Metal Gear Solid: Ground Zeroes released last week and we saw a relatively large range of review scores. The positive reviews praised the core gameplay experience, while less positive ones criticised the amount of gameplay on offer. I haven’t played Ground Zeroes yet – our review copy got delayed on the way to Australia, along with retail stock – so I can’t offer an opinion on the game. But I have been watching the debate around reviews very closely.
What struck me was how the game was sometimes considered being too short for the price. It’s been equated to the Tanker mission in Metal Gear Solid 2, a demo, and a tutorial. At the price of roughly half a full AAA release – $50 here in Australia, compared to $90 – was the one hour main story worth it? Some have even completed the main story in under ten minutes – not considering side content.
I see this as a distillation of the “how long is long enough” debate in the gaming scene.
Putting aside Ground Zeroes as a specific example, I think the debate of whether a game is worth a certain price fascinating – especially as it applies to reviewers.
I don’t want to go into the “what is the value of a game” debate here specifically. That’s a whole other fish of kettles. But I do want to explore how reviewers approach this factor when considering those all-important numbers down the bottom.
Price of a product is not necessarily comparable to enjoyment value, and enjoyment value is personal. But there is an expectation that a purchase is worth something to a buyer.
Video games – and video game reviews – are a unique beast. Games are released very frequently, meaning there is vast choice for consumers, and limited funds. Having said that, games aren’t really that expensive. Cheap games cost the price of a coffee, while expensive ones are maybe the price of a three course meal at a nice restaurant. While they won’t break the bank on their own, there is a huge price disparity between $5 and $100 – and that means there is a clear expectation of quality at the top end. That value is entirely theoretical, too, since games have no inherent financial value. Games are entertainment, and as such their value is cultural, emotional, and very personal.
Video games are one of the few industries with products that show such a large price disparity. Film reviewers, for example, rarely have to consider the price of a movie when they are considering the pros and cons. The cost of seeing, say, The Shawshank Redemption in the cinema is identical to seeing Twilight – despite the difference in content and/or quality. Likewise, the brand new Kanye album weighs in about the same as the brand new Taylor Swift album. This price parity in other entertainment mediums makes cost a moot point, since there is a general expectation of cost and value.
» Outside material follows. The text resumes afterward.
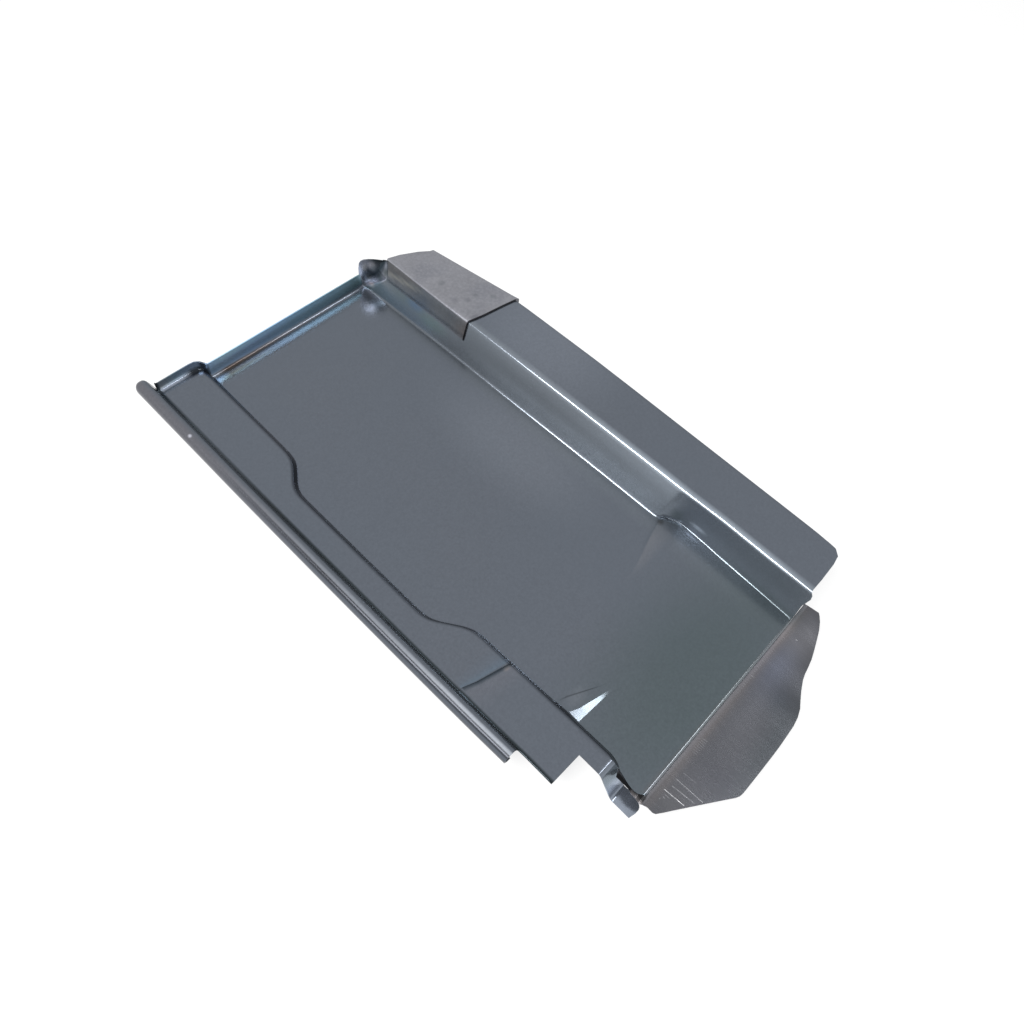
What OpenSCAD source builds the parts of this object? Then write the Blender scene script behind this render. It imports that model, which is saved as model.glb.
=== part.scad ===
// Pressed galvanised-steel roof panel that replaces one interlocking roof tile.
// X runs across the roof slope, Y runs up it towards the ridge, Z is up from the roof face.
// The origin is at the middle of the bounding box's bottom face.

/* [Overall size] */

// Width from the rolled hem to the flange's outer edge
panel_width = 245; // [210:1:320]
// Length of the pan from its front nose to the foot of the back lip
pan_length = 397; // [330:1:500]
// Thickness of the steel sheet
sheet = 0.8; // [0.5:0.05:1.2]

/* [Side strip and hem] */

// Height of the side strip's face above the pan
strip_rise = 6; // [3:0.5:10]
// Step up in the strip's face where it laps over the tile below
strip_step = 0.8; // [0:0.1:1.5]
// Height of the rolled hem's top above the side strip
hem_rise = 8.2; // [5:0.2:12]
// Drop of the front tab below the pan
tab_drop = 12; // [6:0.5:18]

/* [Rib and flange] */

// Height of the rib and its flange above the pan
rib_height = 25; // [16:0.5:36]
// Height of the pan's back lip
lip_height = 11.8; // [6:0.2:15]
// Height of the small triangular darts pressed in the pan
dart_height = 1.8; // [0:0.1:2.4]

/* [Front apron] */

// Reach of the apron in front of the pan's nose
apron_reach = 39.4; // [20:0.2:60]
// Drop of the apron's front edge below the pan
apron_drop = 5.2; // [4:0.2:11.8]
// Thickness of the apron's soft aluminium sheet
apron_sheet = 0.6; // [0.4:0.05:1]

/* [Rib cap] */

// Depth of the cap's flap down the rib's inner wall
flap_depth = 12; // [6:0.5:16]
// Clearance between the cap's flap and the rib's wall
flap_gap = 0.12; // [0.05:0.01:0.5]
// Thickness of the cap's sheet
cap_sheet = 0.7; // [0.5:0.05:1]
// Clearance between sheets that lie on each other
seat_gap = 0.05; // [0.02:0.01:0.2]

/* [Display] */

// Piece to draw

/* [Hidden] */

// Half the sheet, for the middle surface that every shell is drawn from
h = sheet / 2;
// The nominal plan is stretched only in the pan's open middle, so folds keep their size
stretch_x = (128 + panel_width - 245) / 128;
stretch_y = (266 + pan_length - 397) / 266;

function sx(x) = x < 10 ? x : x > 138 ? x + panel_width - 245 : 10 + (x - 10) * stretch_x;
function sy(y) = y < 131 ? y : 131 + (y - 131) * stretch_y;
function placed(p) = [sx(p[0]), sy(p[1]), p[2]];
function mix(a, b, t) = a + (b - a) * t;
function clamp01(t) = max(0, min(1, t));

// Plan lines of the pressing, as [y, x] pairs from front to back
HEM_EDGE = [
    [60, -42], [90, -42.9], [120, -43.5], [150, -44], [200, -44.6], [250, -45.1], [300, -45.4], [420, -45.5]
];
WALL_MID = [
    [32, 5.9], [45, 5.6], [71, 4.7], [90, 4.1], [110, 3.3], [132, 2.6], [138, 0.6], [155, -11.7], [161, -13.4],
    [219, -14.2], [279, -14.6], [284.5, -12.6], [298, -2.2], [304.5, -0.2], [320, 0.4], [400, 0.7]
];
CORNER = [[0, 0], [7, 2], [14.6, 4.3], [24, 7.2], [32, 7.5]];
RIB_FOOT = [
    [0, 155.8], [30, 156.8], [60, 157.6], [75, 158.4], [92, 158.4], [96, 157.6], [108, 150.4], [112, 149.8],
    [160, 148.8], [200, 147.7], [240, 146.5], [300, 145.1], [340, 143.6], [380, 142], [397, 141.6]
];
RIB_CREST = [
    [5, 164.2], [30, 163.8], [75, 163.7], [96, 162.7], [120, 162.5], [160, 161.6], [200, 160.7], [260, 159.3],
    [300, 158.3], [340, 157.2], [390, 156.4]
];
FLANGE_EDGE = [
    [5, 203.1], [16, 203.3], [40, 203.5], [214, 203.5], [252, 202.4], [267, 202.1], [282, 201.6], [294, 201.4],
    [374, 188.2], [397, 180]
];

// Plan lines of the left dart: front foot, top edge, back edge, as [x, y] pairs
DART_FRONT = [[8, 52.7], [37, 51.9], [46, 51.5]];
DART_TOP = [[8, 59], [18, 57.1], [28, 54.7], [37, 53.2], [46, 53]];
DART_BACK = [[8, 70.2], [35, 57.2], [46, 54.5]];

// Rows from the nose to the back lip, and the rows of the tab that leaves the strip's front
ROW_Y = [
    0, 0, 1.4, 5, 9, 14.6, 19.5, 25, 32, 39.6, 46, 52.5, 57, 61, 65, 72, 80, 88, 94, 101, 107, 119, 132, 138,
    155, 161, 219, 279, 284.5, 298, 304.5, 335, 362, 378, 389, 397.2, 398.6, 399.2, 399.4
];
TAB_Y = [-2.1, 2, 7, 10.2, 12.2, 17.5, 22.3, 25.2];
TAB_RISE = [0, 0, 0, 0, 0.09, 0.5, 0.91, 1];
TAB_EDGE = [-0.2, 2.2, 2.8, 2.8, 2.7, 2.5, 2.4, 2.6];
LIP_RISE = [0, 0.1, 0.52, 1];

// Section of the rolled hem, from its hidden free edge round to its root, as [x from edge, share of height]
HEM = [
    [4.8, 0.04], [2.6, 0], [0.8, 0.15], [0, 0.42], [0.3, 0.7], [1.6, 0.91], [3.8, 1], [6.8, 0.98], [8.2, 0.82],
    [10, 0.32], [10.8, 0.13]
];

// Column numbers
ROOT = 10;
STRIP = 11;
TAB = 13;
SLIT = 15;
PAN = 18;
PAN_X = [15, 23, 32, 44, 68, 92, 112, 130];
RIB = 27;
FLANGE = 33;
ROWS = len(ROW_Y);
COLS = 39;
BACK = ROWS - 4;

// The strip rises in front of its slanted crease and falls away again towards the front
function strip_lift(k) = strip_step * lookup(k, [[15, 0], [16, 0.1], [17, 0.25], [18, 0.55], [19, 1], [20, 0]]);
function strip_z(k) = strip_rise - h + strip_lift(k);
function strip_y(k, x) =
    k < 8 ? TAB_Y[k] :
    k == 19 ? 103 - 0.26 * x :
    k == 20 ? 104.2 - 0.26 * x :
    k < 32 ? ROW_Y[k] :
    k < BACK ? mix(335, 403.3, (ROW_Y[k] - 335) / 62.2) :
    [403.4, 404.9, 405.4, 405.6][k - BACK] + 0.04 * (x + 20);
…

Other products also don’t line up so well with video games. Take car reviewers. There are clear segmentations in that market between economy and luxury vehicles, and while price does come into it, there are other mitigating factors. Cars are not strictly an entertainment item, and come with additional running costs and expenses, plus a measurable functional benefit. Practical needs impact on price, making the decision on a purchase budget very personal. Cars are also a massive expense and long-term investment, further complicating the price consideration issue.
So video games are a frequently releasing, relatively inexpensive, purely entertaining medium with wildly varying prices (within a range). There is a clear expectation of value, but each consumer sets that point based on their own means. Video game reviewing is not neatly analogous to any other form of product review and requires a unique approach.
Where does that leave reviewers?
Well, where it always leaves reviewers. Every one of us has our own approach. I know reviewers who consider purchase price heavily when reviewing games, aiming to assess whether a game is “value for money” in their eyes. I also know reviewers who completely divorce the issue of cost and focus on whether a game is inherently quality, leaving the consumer to consider whether the price is worth it. Both approaches have merit. The first is arguably consumer friendly, focusing on delivering value for money to the average buyer. The downside is there is no “average” consumer, and the value of a game to a reviewer is a personal opinion. The second view is more pure and arguably more “objective”, delivering criticism based on the content in front of you. The downside is that it doesn’t consider a consumer budget or attempt to quantify value for money.
Personally, I fall somewhere in the middle, I guess. I think price should be considered, but I also value the strength of the core game experience. If I think a game is not worth the price tag, I’ll generally raise the issue, but if I think the game is of sufficient “value” to me I’ll ignore the price issue – unless it’s exorbitant. The amount of enjoyment I get out of a game will be different to everyone else, and I try to acknowledge that when writing my reviews. I approach each review as a subjective account of my time with a game, with a descriptive glance towards mechanics.
I guess it’s the old question of what is the point of a review. Is it a buyer’s guide? Or is it a critique? Is it both? Is it neither? And how do we resolve these tensions?
As I always say, find a reviewer you trust and find out their opinions on games you’re considering purchasing. If you disagree, that’s okay too – everyone has their own personal view on what a game is “worth”. And remember that a lot of reviewers don’t actually have to buy the games they review, meaning they are (at least a little) removed from the hip-pocket hit – as well as the buyer’s loyalty.